**Problem to solve**:
Go through the listing and copy every line word for word.

** START OF The data **

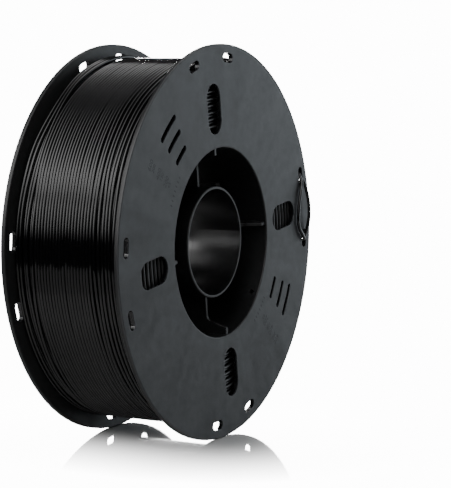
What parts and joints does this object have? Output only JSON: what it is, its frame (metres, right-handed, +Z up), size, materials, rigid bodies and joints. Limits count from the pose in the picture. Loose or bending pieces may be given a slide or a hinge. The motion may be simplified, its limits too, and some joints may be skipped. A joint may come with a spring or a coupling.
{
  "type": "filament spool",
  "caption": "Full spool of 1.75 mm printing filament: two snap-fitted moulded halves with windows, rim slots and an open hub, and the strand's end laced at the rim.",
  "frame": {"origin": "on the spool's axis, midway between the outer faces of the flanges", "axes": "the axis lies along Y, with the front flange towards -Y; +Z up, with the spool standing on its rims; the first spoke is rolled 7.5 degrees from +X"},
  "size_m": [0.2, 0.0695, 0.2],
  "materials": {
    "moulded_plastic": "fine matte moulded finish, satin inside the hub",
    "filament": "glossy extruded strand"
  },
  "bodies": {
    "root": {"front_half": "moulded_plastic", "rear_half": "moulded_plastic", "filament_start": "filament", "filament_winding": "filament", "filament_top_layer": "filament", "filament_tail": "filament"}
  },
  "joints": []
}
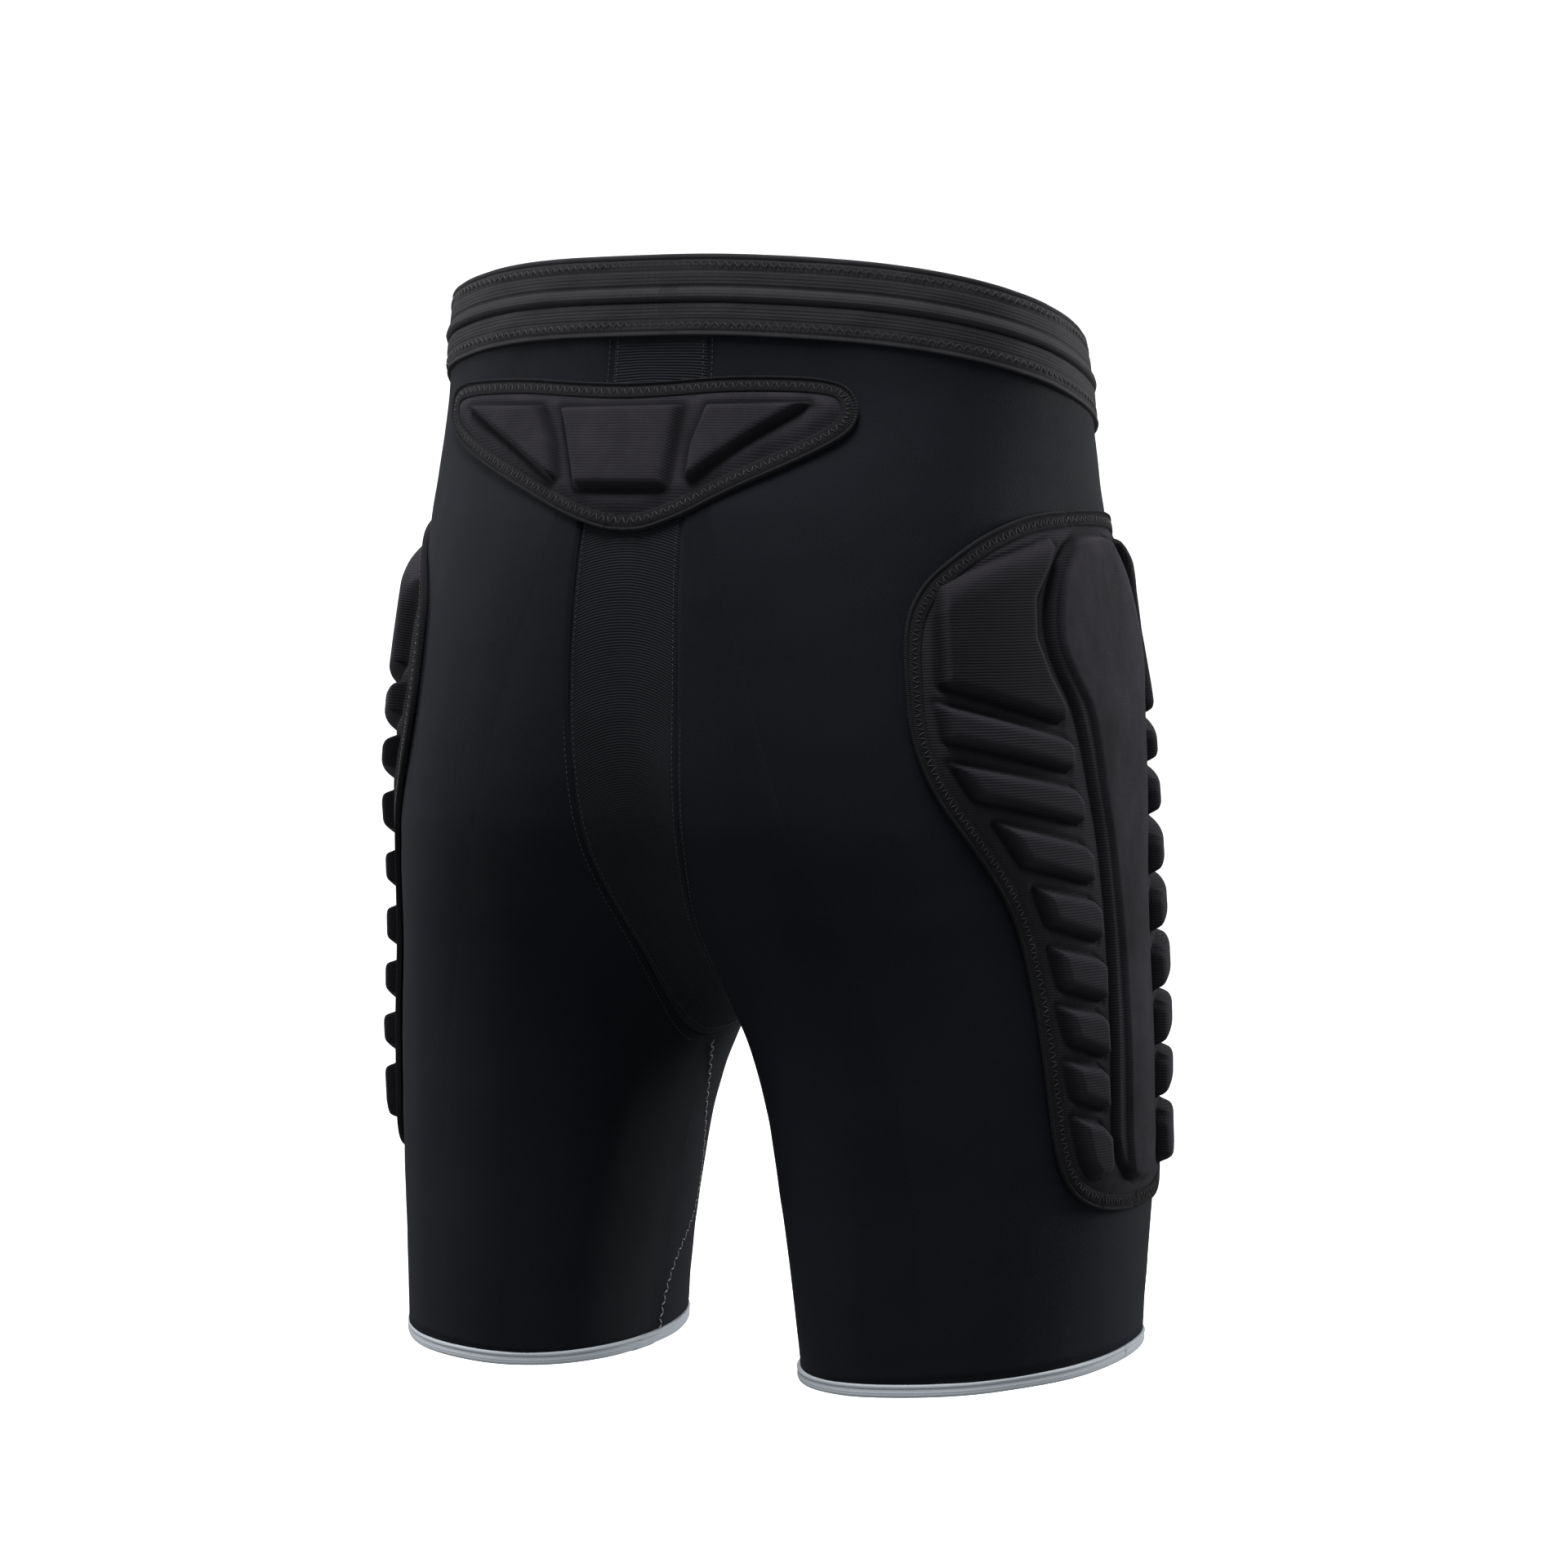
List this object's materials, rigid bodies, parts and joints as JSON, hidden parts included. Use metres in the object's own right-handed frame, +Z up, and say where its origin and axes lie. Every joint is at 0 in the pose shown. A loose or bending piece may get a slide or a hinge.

** END OF The data **

**Exercise output**:
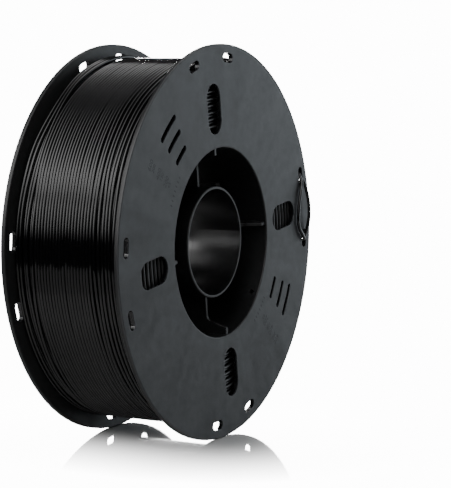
What parts and joints does this object have? Output only JSON: what it is, its frame (metres, right-handed, +Z up), size, materials, rigid bodies and joints. Limits count from the pose in the picture. Loose or bending pieces may be given a slide or a hinge. The motion may be simplified, its limits too, and some joints may be skipped. A joint may come with a spring or a coupling.
{
  "type": "filament spool",
  "caption": "Full spool of 1.75 mm printing filament: two snap-fitted moulded halves with windows, rim slots and an open hub, and the strand's end laced at the rim.",
  "frame": {"origin": "on the spool's axis, midway between the outer faces of the flanges", "axes": "the axis lies along Y, with the front flange towards -Y; +Z up, with the spool standing on its rims; the first spoke is rolled 7.5 degrees from +X"},
  "size_m": [0.2, 0.0695, 0.2],
  "materials": {
    "moulded_plastic": "fine matte moulded finish, satin inside the hub",
    "filament": "glossy extruded strand"
  },
  "bodies": {
    "root": {"front_half": "moulded_plastic", "rear_half": "moulded_plastic", "filament_start": "filament", "filament_winding": "filament", "filament_top_layer": "filament", "filament_tail": "filament"}
  },
  "joints": []
}
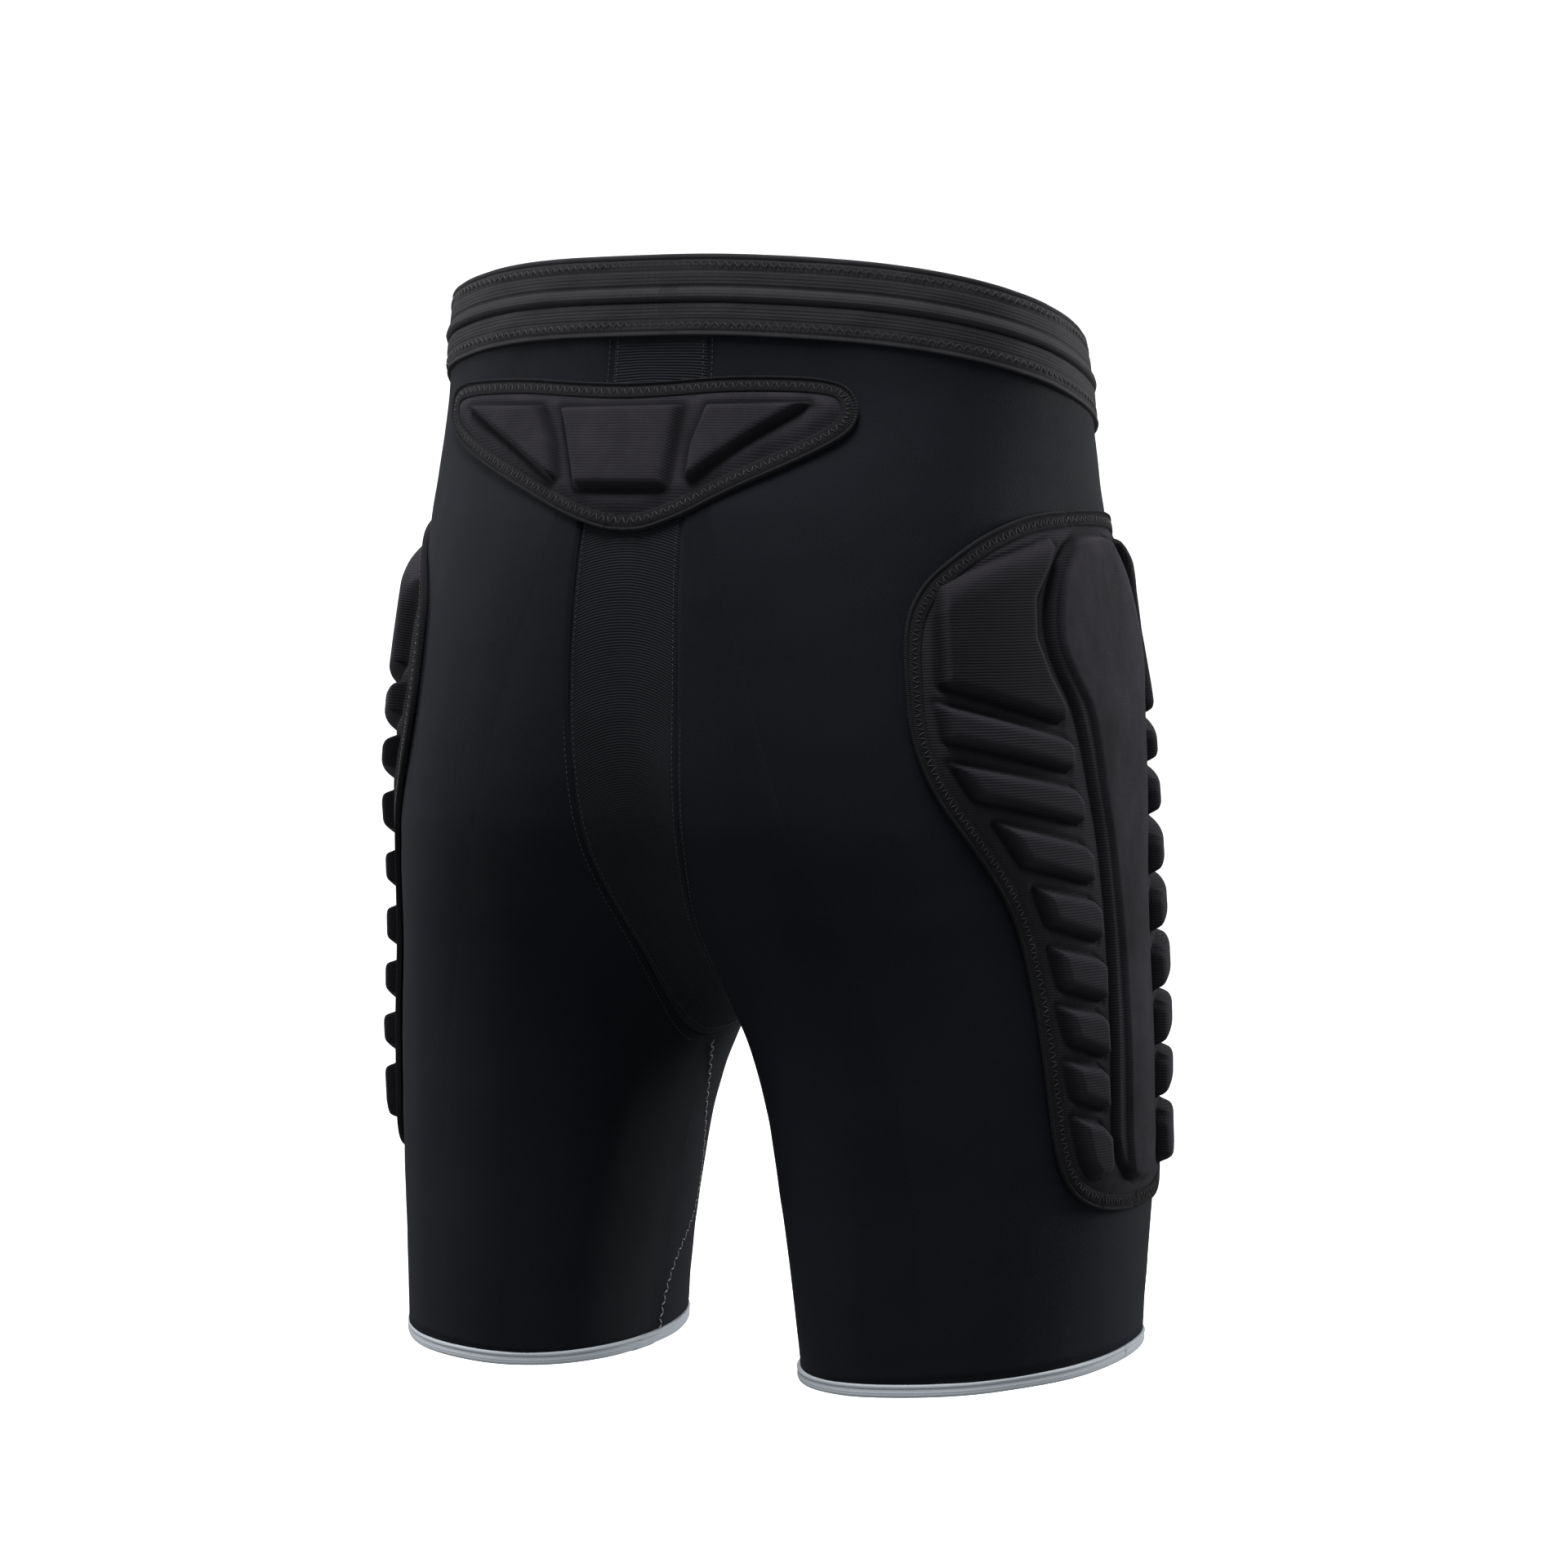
List this object's materials, rigid bodies, parts and joints as JSON, hidden parts included. Use metres in the object's own right-handed frame, +Z up, and say where its origin and axes lie. Every joint is at 0 in the pose shown. A loose or bending piece may get a slide or a hinge.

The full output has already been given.